The meaning of life: is happiness overrated?

Evolution has no purpose but it a biological action. We can only pick something to be our purpose. If you choose something that makes you unhappy; so be it but I cannot understand something like that.

If that’s indeed a religious claim, then I have to agree with them - and even a broken clock is right twice a day - on this point: If we can see no purpose to life, we simply won’t bother living. Why should we? The big difference between theist and atheist re the meaning of life lies in the way in which it is obtained: subscribers to religion unquestioningly receives it wholesale from it’s clergy, while secularists must derive their own through reason, sentiment, or whimsy. But we all need it. Even on weekends.

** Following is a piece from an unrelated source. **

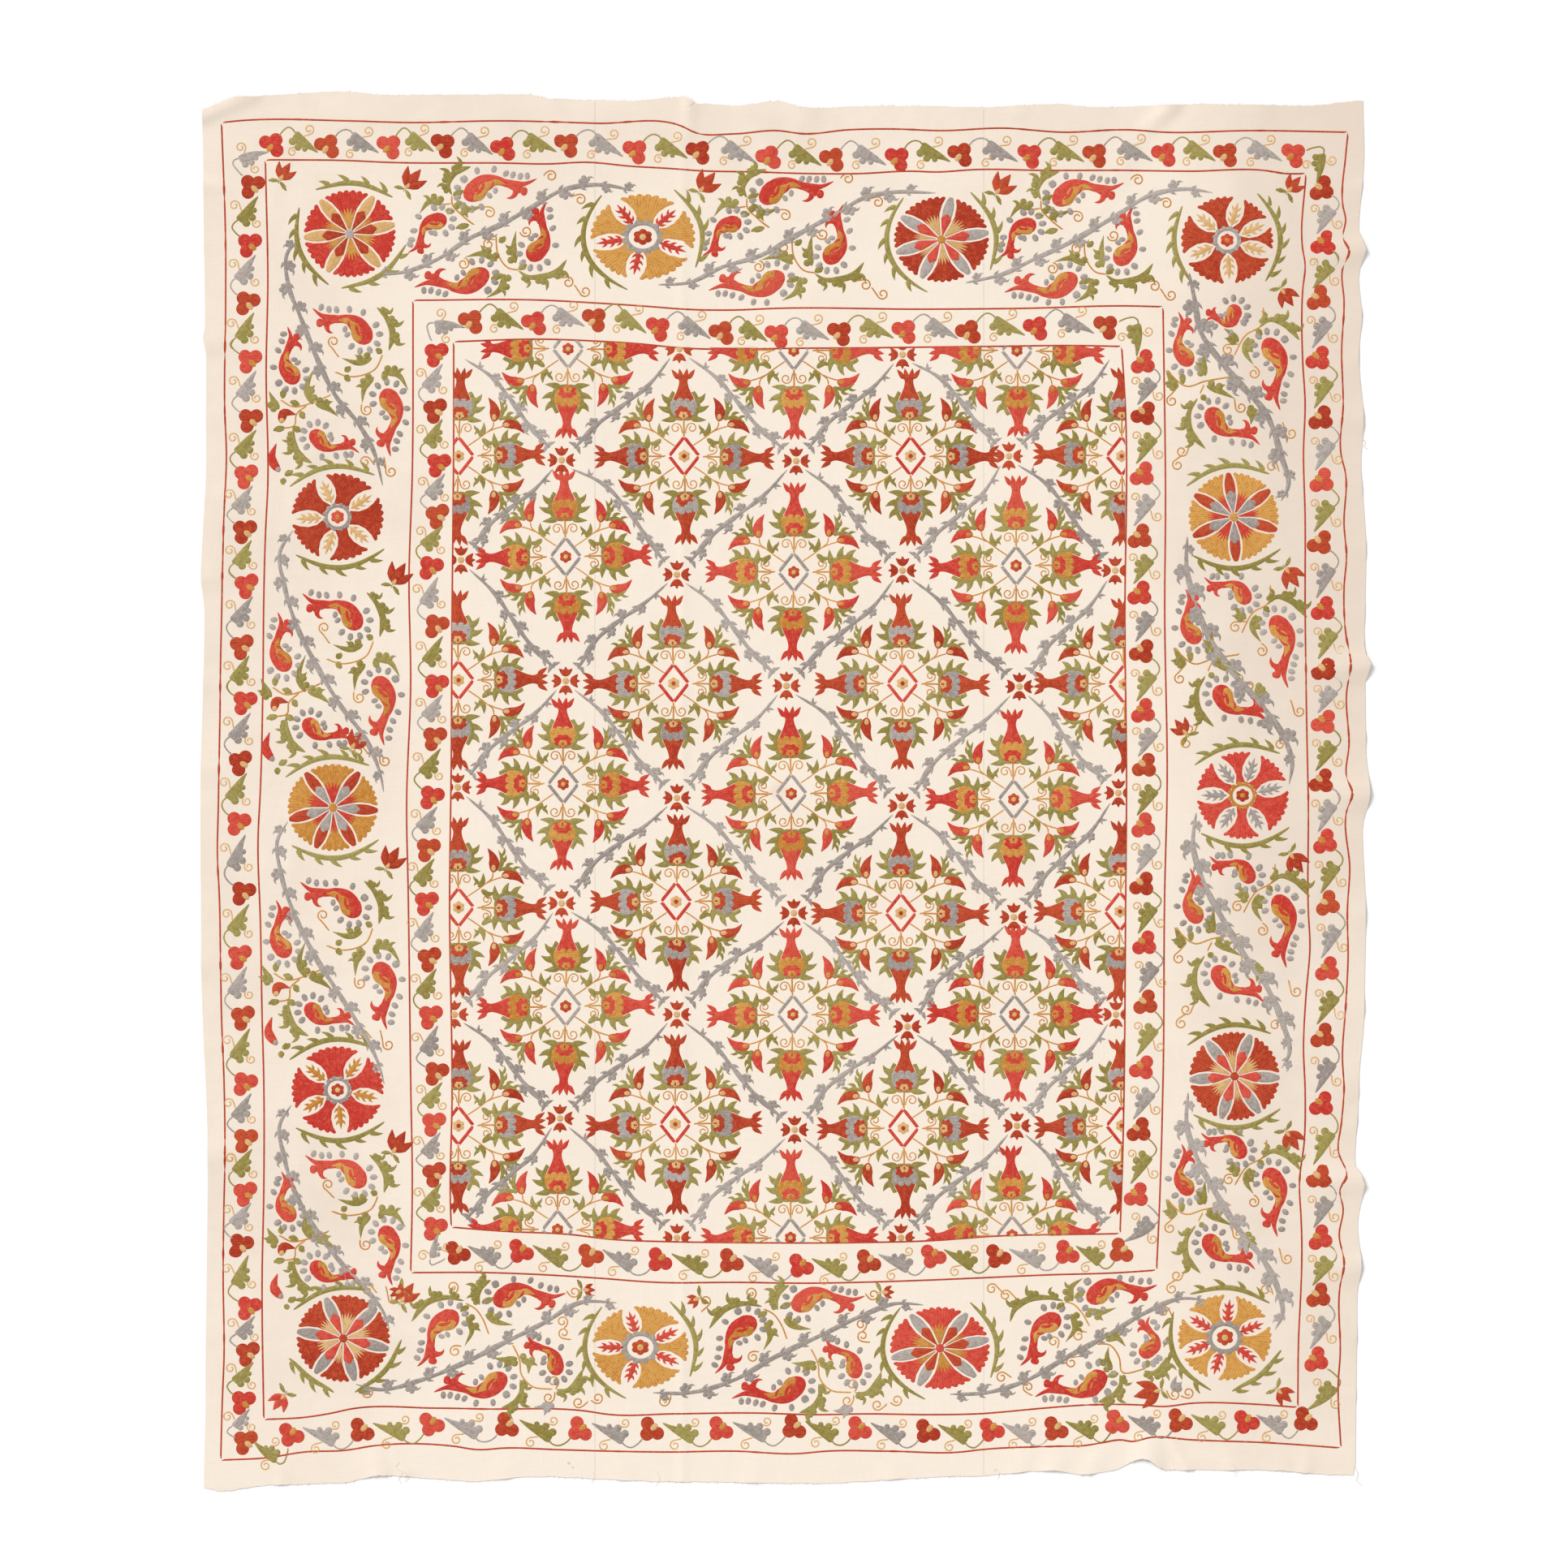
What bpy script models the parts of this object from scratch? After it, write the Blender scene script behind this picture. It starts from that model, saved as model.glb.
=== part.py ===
"""Embroidered bedcover of three loom widths, laid flat on the surface that it rests on.

Each loom width is one closed sheet of cloth. Its outline is as uneven as hand-woven cloth is: the outer
selvages run in and out, the raw ends waver, and low folds lift the edges off the surface. The middle of the
cloth lies flat. Lengths in the tables are millimetres from the middle of the cloth, X to the right and Y to
the top; the meshes are in metres.
"""

import math
from typing import NamedTuple

import bmesh
import bpy

MM = 0.001

CLOTH_THICKNESS = 1.5
SEAM_GAP = 0.3
LEFT_SEAM_X = -352.5
RIGHT_SEAM_X = 366.0
HALF_WIDTH = 1075.0
HALF_LENGTH = 1275.0
EVEN_STEP = 45.0
CLOSEST_STEP = 8.0
CREASE_X = -190.5
CREASE_HALF_WIDTH = 16.0

COTTON_COLOR = (0.85, 0.78, 0.68, 1.0)
COTTON_ROUGHNESS = 0.92


class EdgeRow(NamedTuple):
    """Where an edge of the cloth passes: its place along the edge, and how far out from the middle it is."""

    along: float
    out: float


class Fold(NamedTuple):
    """A soft ridge from a start to an end, with the height of its crest at both."""

    start_x: float
    start_y: float
    end_x: float
    end_y: float
    half_width: float
    start_lift: float
    end_lift: float


LEFT_SELVAGE = (
    EdgeRow(along=-1285.0, out=1075.0),
    EdgeRow(along=-1125.0, out=1072.0),
    EdgeRow(along=-678.0, out=1068.0),
    EdgeRow(along=-303.0, out=1080.0),
    EdgeRow(along=-30.0, out=1081.5),
    EdgeRow(along=330.0, out=1074.0),
    EdgeRow(along=395.0, out=1080.0),
    EdgeRow(along=609.0, out=1071.0),
    EdgeRow(along=816.0, out=1071.0),
    EdgeRow(along=831.0, out=1077.0),
    EdgeRow(along=860.0, out=1073.0),
    EdgeRow(along=1120.0, out=1076.0),
    EdgeRow(along=1260.0, out=1078.0),
)

RIGHT_SELVAGE = (
    EdgeRow(along=-1263.0, out=1049.0),
    EdgeRow(along=-1240.0, out=1053.0),
    EdgeRow(along=-935.0, out=1056.0),
    EdgeRow(along=-876.0, out=1064.0),
    EdgeRow(along=-800.0, out=1057.0),
    EdgeRow(along=-723.0, out=1069.5),
    EdgeRow(along=-686.0, out=1052.0),
    EdgeRow(along=-550.0, out=1059.0),
    EdgeRow(along=-400.0, out=1069.5),
    EdgeRow(along=-227.0, out=1072.0),
    EdgeRow(along=-69.0, out=1066.0),
    EdgeRow(along=-3.0, out=1080.0),
    EdgeRow(along=84.0, out=1072.0),
    EdgeRow(along=200.0, out=1071.0),
    EdgeRow(along=234.0, out=1081.5),
    EdgeRow(along=262.0, out=1069.5),
    EdgeRow(along=448.0, out=1072.5),
    EdgeRow(along=609.0, out=1063.5),
    EdgeRow(along=684.0, out=1068.0),
    EdgeRow(along=808.0, out=1059.0),
    EdgeRow(along=876.0, out=1065.0),
    EdgeRow(along=952.0, out=1059.0),
    EdgeRow(along=1006.0, out=1072.5),
    EdgeRow(along=1032.0, out=1059.0),
    EdgeRow(along=1180.0, out=1069.0),
    EdgeRow(along=1276.0, out=1067.0),
)

TOP_END = (
    EdgeRow(along=-1081.0, out=1260.0),
    EdgeRow(along=-1007.0, out=1284.0),
    EdgeRow(along=-816.0, out=1293.0),
    EdgeRow(along=-737.0, out=1287.0),
    EdgeRow(along=-475.0, out=1288.0),
    EdgeRow(along=-426.0, out=1279.0),
    EdgeRow(along=-283.0, out=1276.0),
    EdgeRow(along=-189.0, out=1284.0),
    EdgeRow(along=-165.0, out=1271.0),
    EdgeRow(along=-93.0, out=1267.0),
    EdgeRow(along=-16.0, out=1276.0),
    EdgeRow(along=37.0, out=1263.0),
    EdgeRow(along=210.0, out=1267.0),
    EdgeRow(along=363.0, out=1264.0),
    EdgeRow(along=496.0, out=1270.0),
    EdgeRow(along=573.0, out=1264.0),
    EdgeRow(along=787.0, out=1270.0),
    EdgeRow(along=980.0, out=1267.0),
    EdgeRow(along=1066.0, out=1276.0),
)

BOTTOM_END = (
    EdgeRow(along=-1075.0, out=1287.0),
    EdgeRow(along=-1045.0, out=1293.0),
    EdgeRow(along=-950.0, out=1282.0),
    EdgeRow(along=-816.0, out=1278.0),
    EdgeRow(along=-751.0, out=1264.0),
    EdgeRow(along=-567.0, out=1275.0),
    EdgeRow(along=-475.0, out=1266.0),
    EdgeRow(along=-189.0, out=1276.0),
    EdgeRow(along=45.0, out=1279.0),
    EdgeRow(along=324.0, out=1266.0),
    EdgeRow(along=496.0, out=1255.0),
    EdgeRow(along=558.0, out=1263.0),
    EdgeRow(along=609.0, out=1256.0),
    EdgeRow(along=669.0, out=1233.0),
    EdgeRow(along=718.0, out=1254.0),
    EdgeRow(along=903.0, out=1254.0),
    EdgeRow(along=1048.0, out=1263.0),
)

SELVAGE_FOLDS = (
    Fold(1085.0, 1006.0, 950.0, 985.0, 30.0, 9.0, 0.0),
    Fold(1085.0, 684.0, 985.0, 694.0, 34.0, 5.0, 0.0),
    Fold(1085.0, 234.0, 925.0, 220.0, 30.0, 10.0, 0.0),
    Fold(1085.0, -3.0, 940.0, -16.0, 34.0, 8.0, 0.0),
    Fold(1085.0, -227.0, 1000.0, -235.0, 40.0, 4.0, 0.0),
    Fold(1085.0, -723.0, 930.0, -712.0, 30.0, 10.0, 0.0),
    Fold(1085.0, -876.0, 950.0, -888.0, 34.0, 7.0, 0.0),
    Fold(-1085.0, 1120.0, -1010.0, 1112.0, 22.0, 4.0, 0.0),
    Fold(-1085.0, 831.0, -990.0, 825.0, 24.0, 5.0, 0.0),
    Fold(-1085.0, 395.0, -1000.0, 402.0, 32.0, 5.0, 0.0),
    Fold(-1085.0, -322.0, -1010.0, -318.0, 26.0, 4.0, 0.0),
    Fold(-1085.0, -678.0, -980.0, -668.0, 30.0, 5.0, 0.0),
)

END_FOLDS = (
    Fold(-751.0, -1275.0, -762.0, -1190.0, 34.0, 5.0, 0.0),
    Fold(496.0, -1270.0, 500.0, -1190.0, 34.0, 5.0, 0.0),
    Fold(669.0, -1250.0, 664.0, -1180.0, 42.0, 9.0, 0.0),
    Fold(-177.0, 1285.0, -180.0, 1180.0, 24.0, 6.0, 0.0),
    Fold(37.0, 1280.0, 37.0, 1195.0, 32.0, 5.0, 0.0),
    Fold(573.0, 1280.0, 590.0, 1200.0, 32.0, 4.0, 0.0),
    Fold(716.0, 1270.0, 648.0, 1210.0, 26.0, 5.0, 1.0),
    Fold(-1085.0, 1246.0, -985.0, 1290.0, 26.0, 6.0, 4.0),
)

OLD_CREASE = Fold(CREASE_X, HALF_LENGTH, CREASE_X, -HALF_LENGTH, CREASE_HALF_WIDTH, 1.2, 1.2)

ALL_FOLDS = (*SELVAGE_FOLDS, *END_FOLDS, OLD_CREASE)


def edge_out(rows, along):
    """How far out an edge is at a place along it, eased from one row of its table to the next."""
    if along <= rows[0].along:
        return rows[0].out
    for low, high in zip(rows, rows[1:]):
        if along <= high.along:
            share = (along - low.along) / (high.along - low.along)
            return low.out + (high.out - low.out) * (3.0 - 2.0 * share) * share * share
    return rows[-1].out


def fold_lift(fold, x, y):
    """Height that one fold gives the cloth at a place."""
    run_x = fold.end_x - fold.start_x
    run_y = fold.end_y - fold.start_y
    length = math.hypot(run_x, run_y)
    share = ((x - fold.start_x) * run_x + (y - fold.start_y) * run_y) / (length * length)
    share = min(max(share, 0.0), 1.0)
    aside = math.hypot(x - fold.start_x - share * run_x, y - fold.start_y - share * run_y)
    if aside >= fold.half_width:
        return 0.0
    crest = fold.start_lift + (fold.end_lift - fold.start_lift) * share
    return crest * math.cos(0.5 * math.pi * aside / fold.half_width) ** 2


def cloth_height(x, y):
    """Height of the cloth's underside over the surface."""
    return max(fold_lift(fold, x, y) for fold in ALL_FOLDS)


def stations(start, stop, special):
    """Places from start to stop, evenly apart, and closer where special places need them."""
    kept = [start]
    for place in sorted(special):
        if place - kept[-1] >= CLOSEST_STEP and stop - place >= CLOSEST_STEP:
            kept.append(place)
    kept.append(stop)
    filled = [start]
    for low, high in zip(kept, kept[1:]):
        steps = math.ceil((high - low) / EVEN_STEP)
        filled.extend(low + (high - low) * step / steps for step in range(1, steps + 1))
    return filled


def row_places():
    """Rows that the grid needs: the outer selvages' own, and the crest and both feet of each fold there."""
    yield from (row.along for row in (*LEFT_SELVAGE, *RIGHT_SELVAGE))
    for fold in SELVAGE_FOLDS:
        yield from (fold.start_y + fold.half_width * share for share in (-1.0, -0.5, 0.0, 0.5, 1.0))
    for fold in END_FOLDS:
        yield fold.end_y


def column_places():
    """Columns that the grid needs: the two ends' own, the old crease's, and those of the ends' folds."""
    yield from (row.along for row in (*TOP_END, *BOTTOM_END))
    yield from (CREASE_X - CREASE_HALF_WIDTH, CREASE_X, CREASE_X + CREASE_HALF_WIDTH)
    for fold in END_FOLDS:
        yield from (fold.start_x + fold.half_width * share for share in (-1.0, -0.5, 0.0, 0.5, 1.0))
    for fold in SELVAGE_FOLDS:
        yield fold.end_x


def shaped(x, y):
    """Moves a place on the nominal rectangle to where it lies inside the cloth's uneven outline."""
    ends = TOP_END if y > 0.0 else BOTTOM_END
    along_end = min(max(x, -HALF_WIDTH), HALF_WIDTH)
    moved_y = y * edge_out(ends, along_end) / HALF_LENGTH
    if x < LEFT_SEAM_X:
        inward = (LEFT_SEAM_X - x) / (LEFT_SEAM_X + HALF_WIDTH)
        return x - inward * (edge_out(LEFT_SELVAGE, moved_y) - HALF_WIDTH), moved_y
    if x > RIGHT_SEAM_X:
        inward = (x - RIGHT_SEAM_X) / (HALF_WIDTH - RIGHT_SEAM_X)
        return x + inward * (edge_out(RIGHT_SELVAGE, moved_y) - HALF_WIDTH), moved_y
    return x, moved_y


def cotton(name):
    """Unbleached hand-woven cotton."""
    material = bpy.data.materials.new(name)
    material.use_nodes = True
    shader = material.node_tree.nodes["Principled BSDF"]
    shader.inputs["Base Color"].default_value = COTTON_COLOR
    shader.inputs["Roughness"].default_value = COTTON_ROUGHNESS
    shader.inputs["Metallic"].default_value = 0.0
    return material


def loom_width(name, left, right, rows, collection):
    """One loom width of the cloth: a grid shaped to the outline and the folds, thickened upwards."""
    inner_columns = [place for place in column_places() if left < place < right]
    columns = stations(left, right, inner_columns)
    last_column = len(columns) - 1
    last_row = len(rows) - 1
    sheet = bmesh.new()
    bmesh.ops.create_grid(sheet, x_segments=last_column, y_segments=last_row, size=0.5)
    for vertex in sheet.verts:
        column = columns[round((vertex.co.x + 0.5) * last_column)]
        row = rows[round((vertex.co.y + 0.5) * last_row)]
        x, y = shaped(column, row)
        vertex.co = (x * MM, y * MM, cloth_height(x, y) * MM)
    mesh = bpy.data.meshes.new(name)
    sheet.to_mesh(mesh)
    sheet.free()
    mesh.shade_smooth()
    mesh.materials.append(cotton(name + "_cotton"))
    panel = bpy.data.objects.new(name, mesh)
    collection.objects.link(panel)
    thickness = panel.modifiers.new("cloth_thickness", "SOLIDIFY")
    thickness.thickness = CLOTH_THICKNESS * MM
    thickness.offset = 1.0
    return panel


def main():
    for thing in list(bpy.data.objects):
        bpy.data.objects.remove(thing, do_unlink=True)
    collection = bpy.data.collections.new("suzani")
    bpy.context.scene.collection.children.link(collection)
    inner_rows = [place for place in row_places() if abs(place) < HALF_LENGTH]
    rows = stations(-HALF_LENGTH, HALF_LENGTH, inner_rows)
    half_gap = SEAM_GAP / 2.0
    loom_width("panel_left", -HALF_WIDTH, LEFT_SEAM_X - half_gap, rows, collection)
    loom_width("panel_middle", LEFT_SEAM_X + half_gap, RIGHT_SEAM_X - half_gap, rows, collection)
    loom_width("panel_right", RIGHT_SEAM_X + half_gap, HALF_WIDTH, rows, collection)


main()
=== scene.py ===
"""Embroidered cotton bedcover: its cloth, its thread and the light on it.

The cloth is three loom widths, laid flat. It is worked all over in chain stitch: two guard borders of trefoil
flowers, a wide border of rosettes, thorny vines and paisleys, and a field of pomegranates in a lattice.

The chart counts squares of 1.5 mm, across from the left and down from the top. Its middle, at 968 across and
975 down, is the middle of the cloth. Motifs are drawn in squares from the middle, X to the right and Y to the
top. Folds and edges are in millimetres from the middle, as in the part's source.
"""

import math
from typing import NamedTuple

import bpy
import numpy as np
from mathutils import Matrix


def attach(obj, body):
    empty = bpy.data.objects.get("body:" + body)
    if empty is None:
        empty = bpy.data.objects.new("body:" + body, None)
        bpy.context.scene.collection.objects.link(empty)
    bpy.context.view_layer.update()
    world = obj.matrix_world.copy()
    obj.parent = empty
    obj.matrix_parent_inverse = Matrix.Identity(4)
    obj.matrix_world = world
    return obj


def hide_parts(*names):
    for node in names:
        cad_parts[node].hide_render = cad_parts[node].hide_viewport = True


bl_info = {
    "name": "Embroidered bedcover",
    "version": (1, 0, 0),
    "blender": (4, 5, 0),
    "location": "3D View > Sidebar > Bedcover",
    "description": "Lays the cloth of the bedcover, works its embroidery and sets the light",
    "category": "Object",
}

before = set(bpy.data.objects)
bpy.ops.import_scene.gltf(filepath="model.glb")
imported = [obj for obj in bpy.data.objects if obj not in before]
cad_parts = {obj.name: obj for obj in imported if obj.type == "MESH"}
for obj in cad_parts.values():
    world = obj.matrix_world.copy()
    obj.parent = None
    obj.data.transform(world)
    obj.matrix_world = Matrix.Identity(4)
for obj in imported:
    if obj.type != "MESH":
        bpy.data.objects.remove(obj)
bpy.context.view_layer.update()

MM = 0.001
SQUARE = 1.5
MIDDLE_ACROSS = 968.0
MIDDLE_DOWN = 975.0

LEFT_SEAM_X = -352.5
RIGHT_SEAM_X = 366.0
HALF_WIDTH = 1075.0
HALF_LENGTH = 1275.0
SEAM_GAP = 0.3
CREASE_X = -190.5
CREASE_HALF_WIDTH = 16.0
FINE_REACH = 165.0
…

What prevents the biological survival imperative...
Nothing. It as reasonable as anything else that we may find inspiring.

Well, true, but I’m not following how it ties in … are you saying that the purpose of life is to resist change in general?

Rigil

Actually, it’s a wishful woo-woo claim that virtually all religions exploit. There is an evolutionarily beneficial and obsessive drive in humans to seek agency and meaning behind any and all events, and this probably lies at the root of any disappointment we may feel by the thought that our lives are meaningless except for what we ourselves and our loved ones assign to them.

Perhaps the problem is a difference in what we mean by “purpose” and “meaning.” Meaning is always contextually determined but humans are very good at hiding this contextual dependence from themselves. The life of an Aristotle or an Einstein or a Mozart was hardly meaningless in the context of humanity’s history, whereas the universe could hardly care less. Religions and other forms of woo-woo simply can’t resist positing — usually as undeniable fact — some or other absolute and eternal yardstick for meaning and purpose. But such is a chimera, otherwise most of us would probably agree already. The real question is why anyone who has contemplated the issue should feel that an autonomous, internally decided and possibly transient meaning/purpose should be inferior or any less convincing than the hopeful fiction of some ostensibly absolute and immutable one.

Even the “ultimate” purpose that most religions punt is very dodgy: You live a saintly life, you die, you go to heaven and enjoy everlasting bliss. Now what? And what about the habitual seekers who aren’t so easily appeased? Or is it a given that their seeking will vanish once they’ve achieved this “ultimate” purpose? If we retain, post mortem, any shred of our humanity, this must be the most stultifying of experiences, and, what’s worse, by definition it never ends.

Except that in itself it’s about as basic and unexciting as you can get, which is why people typically underestimate the long reach of its pervasively overpowering force. However, my point was much more that it can give rise indirectly and even by several removes to some of our more powerful urges or drives to thought and action. Religions came about in large part because of it with life-after-physical-death notions being just the most obvious point of reference.

No, what I’m saying is that resisting potentially detrimental change as well as striving to understand all aspects of the world we inhabit, our fellows and our surroundings in pursuit of a total sense of security, individually and collectively constitute powerful motivators to action on our part. It staunchly challenges the idea that a Grand Purpose™ is necessary for us to get up and do stuff.

'Luthon64

I am never too sure about what people even mean by “the meaning of life” or “happiness.” Don’t know why anyone agonizes over it either.

The answer is 42 of course.

Because, my chum, without such introspection we are liable to overindulge in mere sensual pleasures. 0:)

R.

Who says there is anything “mere” about sensual pleasures? :slight_smile:

The funny thing is, I actually live fairly ascetically, perhaps a bit according to the original Epicurean idea But I no longer bother trying to answer questions that seem to me to be essentially meaningless and unanswerable. Or to which “42” is as good an answer as any.

The pursuit of happiness should not be confused with the pursuit of pleasure. We find happiness in different ways and hedonism may be a component thereof, but so may the sense of achievement or altruism give rise to happiness. The lack of a universal answer to the meaning of life does not imply a hedonic lifestyle and Mr Creosote is in fact mocking this fallacy. Setting yourself goals and achieving those goals need not be subject to some overall purpose of existence. Eventually our species will become extinct and all our achievement will appear to be in vain, so not even propagating ourselves can have an eternal purpose. However, in the space and time in which we live, our actions can be significant.

The religious concept that our purpose is to serve an almighty god reaffirms the self contradictory nature of almightiness: I cannot see how an almighty being can be in need of any servants.